Sanford Meisner’s technique is based on the “reality of doing”. Rather than focus on emotions, he focused on truthful behavior that was the product of “doing” not “thinking”. To provide actors with a way of achieving truthful behavior he created what he called the “repetition” exercises. First and foremost these exercises teach actors to really listen to one another. The earliest stage of his exercises is referred to as the “first thing”. By “working off” one another and listening without adding anything artificial onto the exercise actors begin to understand what it means to respond from their truthful selves. In order to illuminate the value of listening as it relates to the instincts, Meisner provided his students with 3 rules:

Rule 1. “Don’t do anything until something happens to make you do it”. By learning the value of “leaving yourself alone” the actor begins to understand that there is no meaning in fabricated responses. To achieve the sense of truth that we strive for in our work the actor must learn to put all of their attention on an “object” outside of themselves. In doing so the actor is no longer watching himself/herself. This is the foundation of listening to the other person.

Rule 2. “What you do doesn’t depend on you, it depends on the other person”. This is more easily understood in stage 3 of the “repetition”, commonly known as the “point of view” exercise. In this stage students are introduced to what Meisner called the “pinch” for the “ouch”. The actors engaged in the “point of view” exercise are now moving forward in the “repetition. They are now required to respond to the other person from their own truthful “point of view”. The actors are not allowed to “think” up a response or pause to consider the effect their partner’s “pinch” has had on them. They must now respond spontaneously from their truthful “point of view”. If your partner says something to anger you, you must stay in the “repetition” and respond from your gut. This is the stage in which the actor begins to understand what it mean to remove the “filter” and take the “nice routine” out of their work. Thinking blocks the instincts so the actors work tirelessly to get our of their “heads” and find meaningful behavior via the “pinch”. Ergo Meisner stated, “If I “pinch” you, you will say “ouch”.

Rule 3. “The quality of your work depends upon how fully you do what you do”. This is one of the most difficult things for an actor to master. Working full refers to your ability to react to the “pinch” from a personal place. This is essential for script work as there are no casual moments in drama. By definition, “No conflict = no drama”. The actor’s work must be infused with meaning from start to finish. Marlon Brando talks briefly in the latest Brando documentary, “Listen To Me Marlon”, about the importance and difficulty of finding the “truth of the moment”.

Meisner went on to provide his students with the “independent physical activity” to provide the actor with a means of developing focus and concentration.
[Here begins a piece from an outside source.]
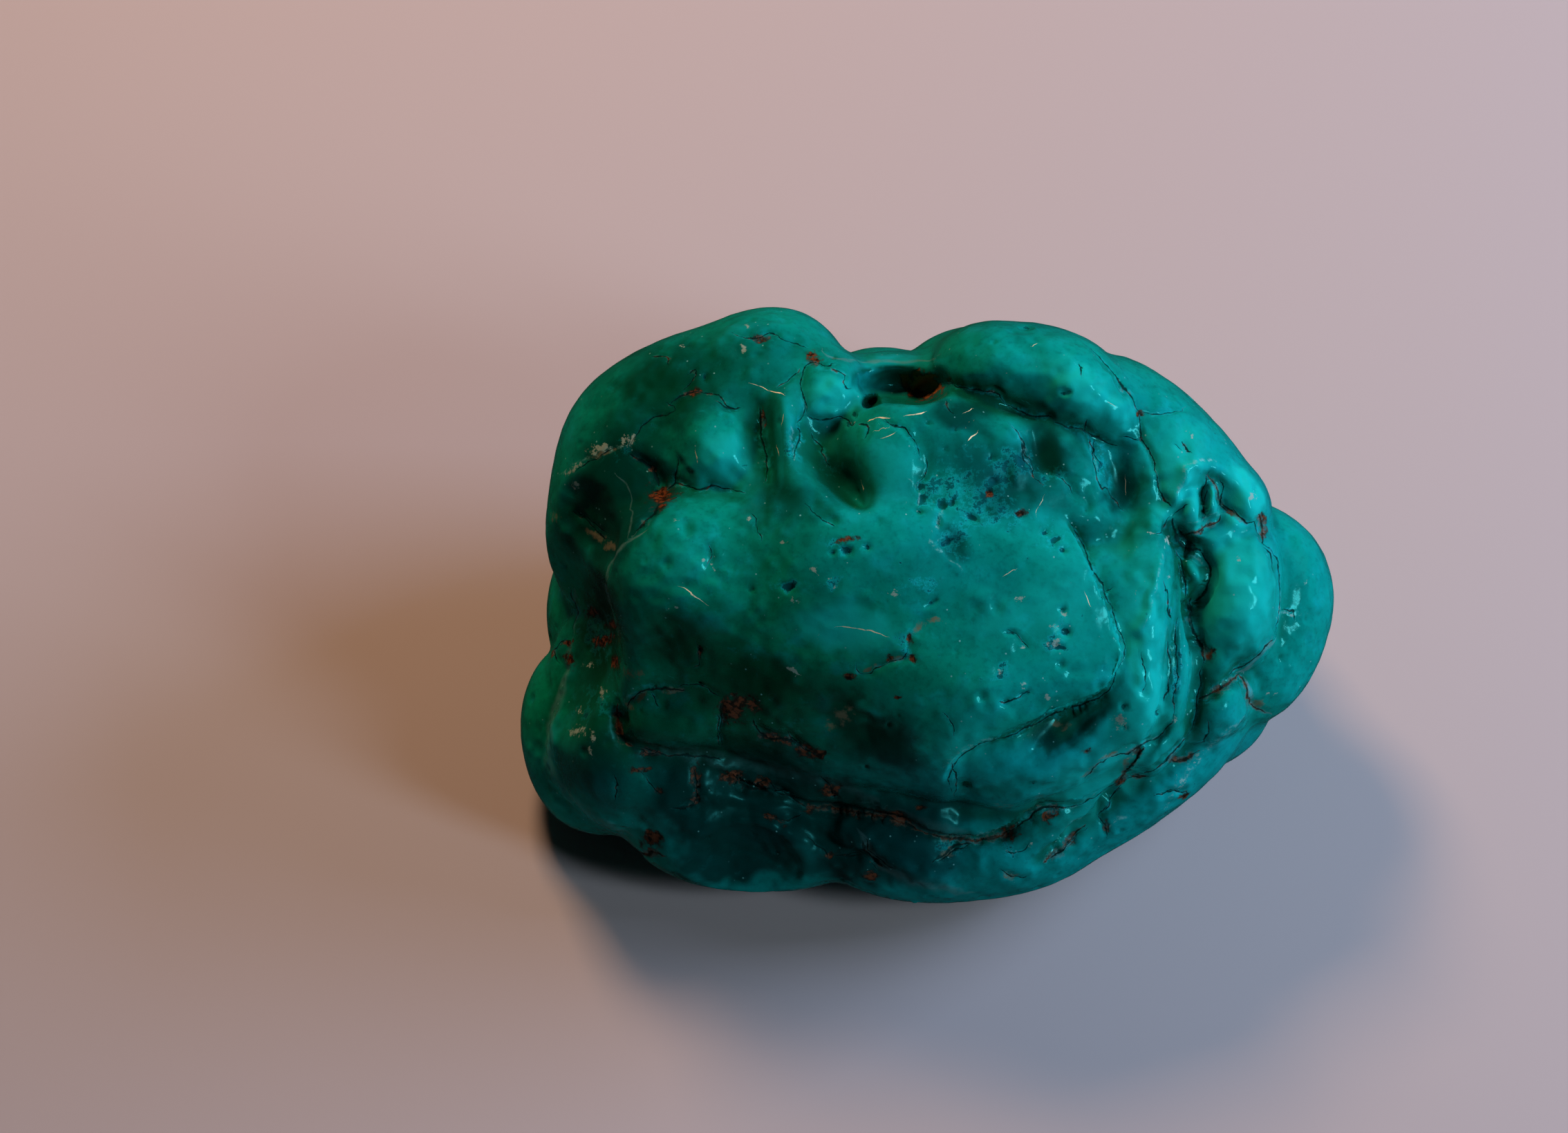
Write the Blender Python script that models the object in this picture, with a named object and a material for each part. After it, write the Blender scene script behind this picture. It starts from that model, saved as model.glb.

The actor is now at a place where he/she must bring in an activity that is purely physical and extremely difficult. Once again the importance of placing all of your attention on the “object of your behavior” is reinforced.

As the actors progress from one stage of the “repetition” to the next the stakes are raised thereby providing the means by which we create urgency.

In all there are approximately 12-13 stages of the “repetition” exercises. In every stage the actor must continue to learn to “listen” via the “knock at the door”, independent physical activity, and finally the “in relationship” stage of the exercises.

As a young actor I was always in my head and had no clue as to how to get out. There were times when my instincts came to the surface but much more often than not I was thinking rather than reacting to the “pinch. Fortunately I found the Meisner Technique early in my training. As an actor, teacher, and director I would be lost without it.